JEAN MEYER/ EL UNIVERSAL
Propongo que las autoridades del Distrito Federal levanten una estatua al Negro Durazo en la esquina de Paseo de la Reforma y Gandhi, lugar transitado por millones de turistas. ¿Por qué? Para sentarlo al lado del benefactor póstumo de nuestra ciudad, cuya horrible estatua fue inaugurada por Marcelo Ebrard.
Si no les gusta El Negro Durazo, propondré a Gonzalo N. Santos, señor de horca y cuchillo, cacique de San Luis Potosí, o a otro matón nuestro, porque nuestro no es el déspota, señor de bienes y vidas en Azerbaiyán, tanto en tiempos de la URSS, como después, hasta su muerte en 2003.
¡Ah! Se me olvidaba su nombre, y decir que dejó en herencia a su hijo la pobre república; pobres sus habitantes, riquísimos sus oligarcas que gozan del petróleo. La capital, Bakú, ya era un emporio del oro negro antes de la Revolución mexicana… Los veneros del diablo siguen envenenando a este hermoso y desdichado país.

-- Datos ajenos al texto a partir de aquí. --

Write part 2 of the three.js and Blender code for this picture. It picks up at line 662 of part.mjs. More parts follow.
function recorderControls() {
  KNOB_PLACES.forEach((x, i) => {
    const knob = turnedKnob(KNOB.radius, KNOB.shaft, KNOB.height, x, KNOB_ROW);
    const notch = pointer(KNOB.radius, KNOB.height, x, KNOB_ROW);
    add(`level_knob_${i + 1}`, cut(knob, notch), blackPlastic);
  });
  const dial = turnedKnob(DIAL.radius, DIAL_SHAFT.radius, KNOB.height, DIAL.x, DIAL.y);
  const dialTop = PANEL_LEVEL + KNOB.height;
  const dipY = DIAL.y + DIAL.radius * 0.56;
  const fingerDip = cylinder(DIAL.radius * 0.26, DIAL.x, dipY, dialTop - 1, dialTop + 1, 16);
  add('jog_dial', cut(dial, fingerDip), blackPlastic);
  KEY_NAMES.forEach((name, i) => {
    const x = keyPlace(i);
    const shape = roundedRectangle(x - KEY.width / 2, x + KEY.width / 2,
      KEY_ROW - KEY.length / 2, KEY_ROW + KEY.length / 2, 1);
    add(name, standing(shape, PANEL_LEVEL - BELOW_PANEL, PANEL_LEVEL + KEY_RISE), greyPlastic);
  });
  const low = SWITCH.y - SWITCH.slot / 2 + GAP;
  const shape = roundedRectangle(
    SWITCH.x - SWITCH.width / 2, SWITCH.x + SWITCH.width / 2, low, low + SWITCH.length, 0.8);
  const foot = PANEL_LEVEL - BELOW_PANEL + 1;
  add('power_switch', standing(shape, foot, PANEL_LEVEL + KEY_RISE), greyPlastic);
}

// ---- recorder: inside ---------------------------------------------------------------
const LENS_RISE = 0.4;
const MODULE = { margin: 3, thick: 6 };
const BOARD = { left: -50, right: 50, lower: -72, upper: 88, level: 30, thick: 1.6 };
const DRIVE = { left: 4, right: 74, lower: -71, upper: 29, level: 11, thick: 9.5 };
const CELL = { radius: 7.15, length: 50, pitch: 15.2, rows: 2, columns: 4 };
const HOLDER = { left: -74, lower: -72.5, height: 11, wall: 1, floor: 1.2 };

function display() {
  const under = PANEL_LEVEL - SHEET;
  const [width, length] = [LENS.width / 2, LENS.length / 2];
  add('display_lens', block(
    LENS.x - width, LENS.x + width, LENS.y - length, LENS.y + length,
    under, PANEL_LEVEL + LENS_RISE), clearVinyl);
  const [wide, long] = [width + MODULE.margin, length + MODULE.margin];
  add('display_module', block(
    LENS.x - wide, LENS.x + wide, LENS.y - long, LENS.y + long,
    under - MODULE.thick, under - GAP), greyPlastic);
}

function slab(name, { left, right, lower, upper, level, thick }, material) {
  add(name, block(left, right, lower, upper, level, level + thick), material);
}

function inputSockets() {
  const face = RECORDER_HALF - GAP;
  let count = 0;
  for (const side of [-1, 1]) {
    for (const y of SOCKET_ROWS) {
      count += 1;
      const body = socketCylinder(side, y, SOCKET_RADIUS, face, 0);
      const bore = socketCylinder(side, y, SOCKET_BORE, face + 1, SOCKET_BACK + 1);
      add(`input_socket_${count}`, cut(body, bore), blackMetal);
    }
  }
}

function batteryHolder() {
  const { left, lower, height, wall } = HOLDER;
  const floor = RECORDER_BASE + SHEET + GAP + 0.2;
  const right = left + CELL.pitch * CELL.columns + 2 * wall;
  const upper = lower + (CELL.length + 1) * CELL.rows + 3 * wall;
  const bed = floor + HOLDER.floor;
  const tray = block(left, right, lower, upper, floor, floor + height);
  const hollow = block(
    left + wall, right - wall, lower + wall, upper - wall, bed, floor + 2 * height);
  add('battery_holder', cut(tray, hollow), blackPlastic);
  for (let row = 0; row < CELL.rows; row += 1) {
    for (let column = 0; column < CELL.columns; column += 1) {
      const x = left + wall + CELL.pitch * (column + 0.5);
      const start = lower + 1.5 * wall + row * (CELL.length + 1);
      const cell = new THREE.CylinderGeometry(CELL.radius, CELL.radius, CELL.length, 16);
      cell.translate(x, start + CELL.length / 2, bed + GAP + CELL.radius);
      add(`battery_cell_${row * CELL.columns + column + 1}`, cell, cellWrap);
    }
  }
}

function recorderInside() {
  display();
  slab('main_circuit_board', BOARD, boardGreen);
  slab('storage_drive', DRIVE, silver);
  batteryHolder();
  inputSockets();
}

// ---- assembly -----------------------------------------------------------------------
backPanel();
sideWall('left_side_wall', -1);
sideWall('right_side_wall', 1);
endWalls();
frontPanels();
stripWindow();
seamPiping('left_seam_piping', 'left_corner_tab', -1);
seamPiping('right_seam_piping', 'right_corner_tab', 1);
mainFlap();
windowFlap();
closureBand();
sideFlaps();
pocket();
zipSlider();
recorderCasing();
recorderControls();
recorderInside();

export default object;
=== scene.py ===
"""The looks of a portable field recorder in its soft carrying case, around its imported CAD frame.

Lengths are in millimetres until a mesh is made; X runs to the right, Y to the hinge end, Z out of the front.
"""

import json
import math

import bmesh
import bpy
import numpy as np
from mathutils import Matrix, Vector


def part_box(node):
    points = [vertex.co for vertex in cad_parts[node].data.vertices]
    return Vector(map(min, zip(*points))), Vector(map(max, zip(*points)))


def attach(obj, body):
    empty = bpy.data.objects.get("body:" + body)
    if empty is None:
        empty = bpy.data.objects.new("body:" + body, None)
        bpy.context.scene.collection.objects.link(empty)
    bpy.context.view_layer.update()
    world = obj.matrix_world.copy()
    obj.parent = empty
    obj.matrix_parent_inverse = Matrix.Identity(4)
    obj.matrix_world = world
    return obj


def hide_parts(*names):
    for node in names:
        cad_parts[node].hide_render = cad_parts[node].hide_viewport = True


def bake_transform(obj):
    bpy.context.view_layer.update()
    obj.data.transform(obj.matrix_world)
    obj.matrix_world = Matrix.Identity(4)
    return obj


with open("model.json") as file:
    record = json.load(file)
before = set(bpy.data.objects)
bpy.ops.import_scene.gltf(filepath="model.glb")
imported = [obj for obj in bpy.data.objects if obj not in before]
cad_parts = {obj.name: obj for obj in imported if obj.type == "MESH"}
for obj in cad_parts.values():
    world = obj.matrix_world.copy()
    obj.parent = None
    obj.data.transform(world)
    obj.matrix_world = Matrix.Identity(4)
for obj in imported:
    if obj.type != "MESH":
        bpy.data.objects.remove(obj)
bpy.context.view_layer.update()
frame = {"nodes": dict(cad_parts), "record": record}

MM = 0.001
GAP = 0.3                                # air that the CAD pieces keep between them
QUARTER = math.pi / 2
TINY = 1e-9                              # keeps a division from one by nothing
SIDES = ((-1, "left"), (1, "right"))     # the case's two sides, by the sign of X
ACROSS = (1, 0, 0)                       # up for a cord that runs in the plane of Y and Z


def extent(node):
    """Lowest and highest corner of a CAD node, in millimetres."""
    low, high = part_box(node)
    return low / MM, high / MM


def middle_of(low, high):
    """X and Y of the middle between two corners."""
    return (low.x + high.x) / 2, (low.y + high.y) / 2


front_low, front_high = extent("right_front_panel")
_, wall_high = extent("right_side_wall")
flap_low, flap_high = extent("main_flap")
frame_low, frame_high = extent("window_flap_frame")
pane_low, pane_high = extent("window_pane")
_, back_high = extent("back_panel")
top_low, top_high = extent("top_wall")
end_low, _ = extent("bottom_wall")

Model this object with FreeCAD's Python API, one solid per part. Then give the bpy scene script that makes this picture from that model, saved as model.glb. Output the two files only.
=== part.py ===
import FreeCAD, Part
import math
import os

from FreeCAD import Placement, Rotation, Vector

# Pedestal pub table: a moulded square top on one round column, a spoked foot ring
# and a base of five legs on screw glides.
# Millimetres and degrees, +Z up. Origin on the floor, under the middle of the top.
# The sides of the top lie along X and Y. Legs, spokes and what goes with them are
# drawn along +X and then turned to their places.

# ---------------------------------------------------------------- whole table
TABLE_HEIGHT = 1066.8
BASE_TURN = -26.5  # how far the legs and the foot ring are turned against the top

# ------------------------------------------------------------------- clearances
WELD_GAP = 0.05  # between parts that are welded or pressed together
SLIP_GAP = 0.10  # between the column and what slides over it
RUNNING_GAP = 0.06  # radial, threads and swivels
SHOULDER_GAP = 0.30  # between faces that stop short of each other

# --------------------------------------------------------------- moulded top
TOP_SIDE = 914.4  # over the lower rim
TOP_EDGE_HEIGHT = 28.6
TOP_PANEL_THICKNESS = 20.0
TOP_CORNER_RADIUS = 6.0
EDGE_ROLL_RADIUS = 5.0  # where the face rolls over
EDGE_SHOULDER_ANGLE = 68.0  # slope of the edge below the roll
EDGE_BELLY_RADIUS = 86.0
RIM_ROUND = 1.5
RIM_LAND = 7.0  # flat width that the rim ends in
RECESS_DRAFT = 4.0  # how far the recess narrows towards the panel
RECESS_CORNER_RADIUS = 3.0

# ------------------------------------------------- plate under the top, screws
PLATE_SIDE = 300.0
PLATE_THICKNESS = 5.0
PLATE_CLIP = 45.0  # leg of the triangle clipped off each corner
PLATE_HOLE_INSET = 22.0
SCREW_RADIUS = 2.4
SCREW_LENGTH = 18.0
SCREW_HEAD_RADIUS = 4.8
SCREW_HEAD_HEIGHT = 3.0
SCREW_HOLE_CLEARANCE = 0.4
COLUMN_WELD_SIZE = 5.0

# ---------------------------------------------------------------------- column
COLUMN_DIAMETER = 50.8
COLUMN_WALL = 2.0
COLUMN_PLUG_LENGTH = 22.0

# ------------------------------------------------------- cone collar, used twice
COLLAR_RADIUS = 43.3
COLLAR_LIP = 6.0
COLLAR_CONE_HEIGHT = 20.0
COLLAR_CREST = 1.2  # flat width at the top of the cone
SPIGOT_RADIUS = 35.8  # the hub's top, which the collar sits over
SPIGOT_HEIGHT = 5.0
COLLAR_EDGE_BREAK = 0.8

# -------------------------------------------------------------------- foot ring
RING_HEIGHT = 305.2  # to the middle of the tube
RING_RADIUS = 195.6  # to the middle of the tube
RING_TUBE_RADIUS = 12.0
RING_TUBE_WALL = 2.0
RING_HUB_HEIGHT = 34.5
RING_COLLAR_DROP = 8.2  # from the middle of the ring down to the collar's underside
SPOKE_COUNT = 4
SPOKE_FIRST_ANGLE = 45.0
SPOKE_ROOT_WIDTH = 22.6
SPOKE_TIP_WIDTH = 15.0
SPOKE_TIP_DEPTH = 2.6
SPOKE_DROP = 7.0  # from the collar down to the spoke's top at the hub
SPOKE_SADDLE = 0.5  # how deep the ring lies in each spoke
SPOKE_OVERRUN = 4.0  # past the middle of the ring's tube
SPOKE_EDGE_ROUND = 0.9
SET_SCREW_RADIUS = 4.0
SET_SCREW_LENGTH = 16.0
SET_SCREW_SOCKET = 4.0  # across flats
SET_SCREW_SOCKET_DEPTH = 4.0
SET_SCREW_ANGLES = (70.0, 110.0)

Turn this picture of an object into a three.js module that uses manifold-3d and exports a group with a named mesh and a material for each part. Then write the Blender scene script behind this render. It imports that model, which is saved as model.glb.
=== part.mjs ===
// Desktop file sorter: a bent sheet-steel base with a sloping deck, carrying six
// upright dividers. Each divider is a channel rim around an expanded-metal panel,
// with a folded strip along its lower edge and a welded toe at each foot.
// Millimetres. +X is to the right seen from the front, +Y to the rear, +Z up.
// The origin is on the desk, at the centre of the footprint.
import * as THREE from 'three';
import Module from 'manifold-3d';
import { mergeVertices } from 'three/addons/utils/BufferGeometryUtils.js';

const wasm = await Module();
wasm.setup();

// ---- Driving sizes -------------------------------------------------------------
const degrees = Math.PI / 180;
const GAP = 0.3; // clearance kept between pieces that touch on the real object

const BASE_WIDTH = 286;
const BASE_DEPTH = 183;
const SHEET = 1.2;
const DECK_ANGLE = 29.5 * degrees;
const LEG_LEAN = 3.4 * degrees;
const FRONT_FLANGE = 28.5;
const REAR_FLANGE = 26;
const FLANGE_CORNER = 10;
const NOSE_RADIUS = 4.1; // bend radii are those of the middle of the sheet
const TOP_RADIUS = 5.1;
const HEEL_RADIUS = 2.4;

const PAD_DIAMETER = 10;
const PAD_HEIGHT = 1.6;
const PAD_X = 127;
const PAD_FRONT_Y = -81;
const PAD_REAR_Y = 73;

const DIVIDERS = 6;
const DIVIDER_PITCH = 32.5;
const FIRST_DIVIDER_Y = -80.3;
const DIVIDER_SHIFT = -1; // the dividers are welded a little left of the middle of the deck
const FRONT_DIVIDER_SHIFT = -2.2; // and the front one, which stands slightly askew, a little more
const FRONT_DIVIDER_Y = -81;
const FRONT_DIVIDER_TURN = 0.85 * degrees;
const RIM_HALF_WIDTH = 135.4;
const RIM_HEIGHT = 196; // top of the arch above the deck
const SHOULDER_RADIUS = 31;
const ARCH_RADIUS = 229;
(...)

¡Caray! No les he dicho cómo se llama el héroe de bronce que instaló Marcelo Ebrard en un paseo habitado por nuestros héroes, civiles y militares, del tiempo lejano de la Reforma, más recientemente honrado por la presencia inmóvil de Churchill, Tito, Colosio; Roosevelt no está lejos, Gandhi tampoco. Es un insulto a su memoria, instalar en el mismo espacio cívico a… Heydar Aliyev (1923-2003), que en paz descanse.
Resumo lo que publiqué en La Perestroika (FCE, 1991) y en Rusia y sus imperios. Nuestro héroe —ya lo hicieron nuestro— empezó su carrera en el KGB en 1944; de 1969 a 1982 manda en su país natal, se hace rico, con la mafia azerí, y compra la simpatía de Brezhnev —hay un diamante famoso—; en premio, recibe su nombramiento al Politburó de la URSS y al ministerio de Transporte y Servicios Sociales. En 1987 Gorbachov lo corre por corrupción. Se refugia en su país y provoca, con la ayuda de la mafia, las masacres contra los armenios, para desestabilizar a su odiado Gorbachov. Cuando cae la URSS deja de ser comunista y se vuelve nacionalista. Aprovecha un golpe militar para llegar a la presidencia en 1993 y no soltarla nunca. Le reconozco el mérito de haber firmado, en 1994, una tregua con la vecina república de Armenia, que puso fin a una larga guerra, que había empezado en 1988: 30 mil muertos en ambos países, más de un millón de desplazados.
Este hombre, reza la inscripción de nuestro monumento, es “un gran político y estadista, brillante ejemplo de la devoción infinita a la patria y fidelidad a los ideales universales de paz mundial”. Un verdadero Gandhi.
¡No es posible! Pero hay algo peor, con los 5 millones de dólares dados por el gobierno azerí al DF se hizo otro jardín en la plaza Tlaxcoaque, el “parque de la Amistad Ciudad de México-Azerbaiyán”. Me gusta la amistad. “Ahora es un lugar digno, dedicado a la paz, a la democracia y a los derechos de las personas”, inauguró Ebrard. ¡Qué bueno! Pero resulta que es una propaganda inadmisible contra Armenia, puesto que la estatua femenina que acompaña la fuente conmemora lo que el gobierno azerí llama “el genocidio armenio”.
Durante la guerra entre los dos países, en 1992, fuerzas armenias masacraron 613 azeríes en el pueblo de Jodyali. Crimen imperdonable. Pero no es un genocidio. En todo caso, el Distrito Federal debe levantar otra estatua para señalar “el genocidio azerí”, a saber, la masacre de miles de armenios en Bakú y otras ciudades, en 1990, en la que Gorbachov obligó a mandar el ejército soviético para poner fin a la tragedia.
¿Qué les pasó por la cabeza a nuestros ediles? El asunto es triplemente ofensivo y perverso; para la democracia, para nuestros muertos torturados y asesinados en los separos de Tlaxcoaque, descubiertos con motivo del temblor de 1985, y también para el buen gusto.